Talvez o meu maior desejo quando era miúdo fosse o de ser bonito. Não aconteceu propriamente assim mas não me queixo, tendo em conta a generosidade dos que me amam. O segundo desejo talvez fosse o de ser inteligente. Sobre este tudo se complica mais e não é porque tente a falsa modéstia de me confessar burro. Sem dúvida que me acontece ter de com custo admitir que não entendi muito do que me aconteceu. Mas adiciono a este fenómeno exigente o de ir mudando o próprio conceito que tenho do que a verdadeira inteligência é.
A carta de Tiago, no Novo Testamento, tem desfeito muitas das concepções mais clássicas que mantinha acerca de ser inteligente. Dou um exemplo: o seu autor, pastor na Igreja de Jerusalém, trazia palavras duras para cristãos que se andavam a dar mal, dividindo-se entre os mais ricos, que eram bem tratados, e os outros que, tristemente, ficavam para trás. Outro problema é que estes cristãos eram também linguarudos. A técnica usada para serem socialmente selectivos era alimentada pelas suas bocas soltas. Era um triste espectáculo com nome de igreja.
Tiago, o líder da congregação, vai ter de confrontar aqueles snobes explicando que o erro de preferir ricos aos pobres é uma verdadeira burrice. “Há no vosso meio alguém que seja sábio e inteligente? Então, que mostre com o seu bom procedimento obras de uma sabedoria vivida com modéstia. Se tiverem sentimentos de grande ciúme ou inveja, em vossos corações, não sejam presunçosos, nem usem da mentira em prejuízo da verdade. Essa não é a sabedoria que vem de Deus. Pelo contrário, é terrena e mundana, vem do Demónio” (Tiago 3:13-15).

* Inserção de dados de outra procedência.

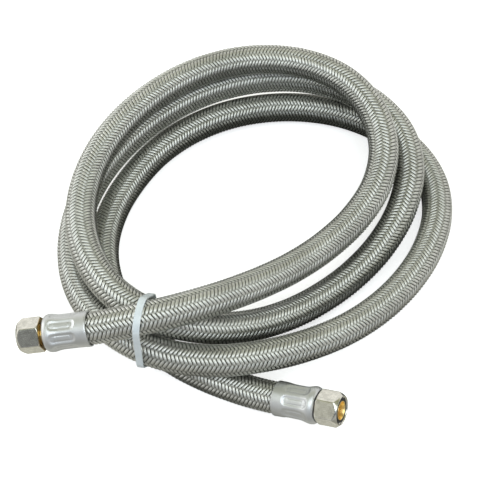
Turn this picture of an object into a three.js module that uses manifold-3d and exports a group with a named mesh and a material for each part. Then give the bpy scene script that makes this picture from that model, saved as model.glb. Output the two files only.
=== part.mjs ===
// Stainless braided water supply hose, coiled in three loops and lying down,
// held by one cable tie, with a crimped ferrule and a swivel nut on each end.
// Millimetres, +Z up, origin at the middle of the footprint on the floor.
import * as THREE from 'three';
import { mergeVertices } from 'three/addons/utils/BufferGeometryUtils.js';
import Module from 'manifold-3d';

const wasm = await Module();
wasm.setup();

// ---------------------------------------------------------------- dimensions
const HOSE_R = 8.1;            // outside of the braid
const BRAID_WALL = 0.8;
const LINER_R = 6.9;           // outside of the inner tube
const LINER_BORE_R = 5.0;
const HOSE_SIDES = 12;
const HOSE_STEPS = 92;         // rings along the hose, both ends included in the ferrules
const CRIMP = 0.932;           // the hose is squeezed to this inside a ferrule

const FERRULE_L = 23.0;
const FERRULE_IN_R = 7.87;
const FERRULE_HOLE_R = 5.85;
const HOSE_INSET = 3.0;        // hose end behind the ferrule's nut end
const DIMPLES = 8;
const DIMPLE_L = 14.0;
const DIMPLE_W = 5.6;
const DIMPLE_AT = 10.3;        // middle of the dimples, from the ferrule's nut end
const DIMPLE_FLOOR_R = 8.25;
const FERRULE_A_TURN = 12;     // degrees, where the dimples lie
const FERRULE_B_TURN = 10;

const NECK_R = 5.5;
const STEM_SHOULDER_R = 7.0;
const STEM_FLANGE_R = 6.5;
const STEM_BARB_R = 4.25;
const STEM_BORE_R = 3.55;
const SPIGOT_R = 4.9;
const STEM_FRONT = 12.1;       // stem and washer end, beyond the ferrule
const FLANGE_AT = 5.9;

const NUT_AF = 15.9;
const NUT_L = 12.0;
const NUT_LIP = 2.4;
const NUT_HOLE_R = 5.85;
const NUT_BORE_R = 6.9;
const NUT_A_AT = 1.65;         // nut's rear face, beyond the ferrule: run forward
const NUT_B_AT = 0.35;         // slid back
const NUT_A_TURN = -11.1;      // degrees
const NUT_B_TURN = 11;

const STRAP_W = 3.6;
const STRAP_T = 1.0;
const STRAP_GAP = 0.45;        // strap to hose
const HEAD = [6.2, 5.0, 4.2];  // along the strap, across it, out from it

// ends: ferrule's nut end, and the direction out of the hose
const END_A = [-99.117, -75.439, 39.001], OUT_A = [-0.970398, 0.015608, -0.241005];
const END_B = [36.605, -105.042, 18.318], OUT_B = [0.896694, -0.349342, 0.271846];
const TIE_AT = [-51.73, -72.88, 48.74];        // on the top strand's axis
const TIE_NORMAL = [0.981, -0.19, 0.03];

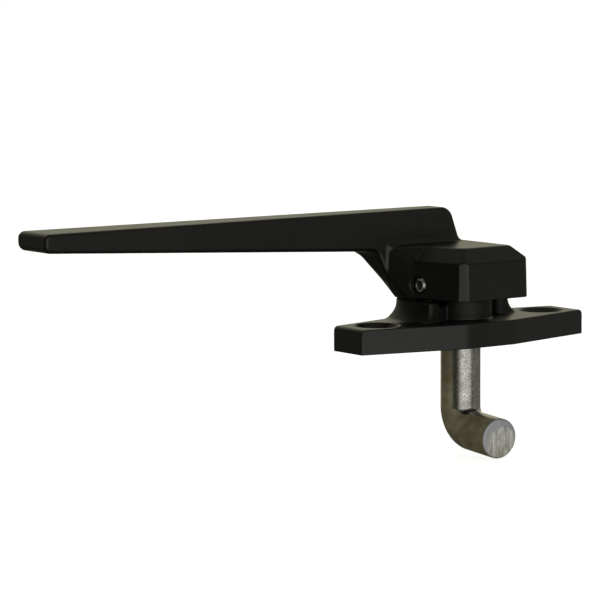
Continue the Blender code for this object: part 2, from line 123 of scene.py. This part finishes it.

Geralmente não pensamos assim acerca dos assuntos da inteligência. A nossa tendência é fazer a dicotomia entre inteligência de um lado, e ignorância do outro. Mapeamos estas questões na cabeça e não no coração. Mas não é assim que a Bíblia aqui o faz. A Bíblia diz-nos que a ignorância não é um problema do cérebro mas, sobretudo, um problema do coração. Como é que isto funciona? O que denuncia a pessoa que realmente não é sábia é precisamente a inveja que ela sente. A inveja é a verdadeira burrice. Sejamos sinceros: se a falta de inteligência começar na inveja, não serei o único a sentir-se tramado.
A solução que Tiago apresenta é, naturalmente, mostrada no exemplo de Jesus. Ele foi o oposto desta atitude de não ter paz no que se tem, que, no fundo, é o recheio da inveja. Cristo doou-se ao morrer na cruz. Logo, a verdadeira inteligência não funciona como um armazém que acumula produtos. A verdadeira inteligência é ser atento às necessidades dos outros, antídoto para a selectividade com que nos separamos socialmente. Uma polémica fica lançada contra as nossas projecções de sofisticação intelectual: o sábio quando snob é o mais burro e sem paz de todos.
Quanto mais solta a língua me corre, quanto mais conquistas sociais amealho, menos paz a Bíblia me oferece. Quando o mundo me bate palmas, não posso esquecer-me de apalpar as orelhas. Grandes asneiras, de asno mesmo, começam assim.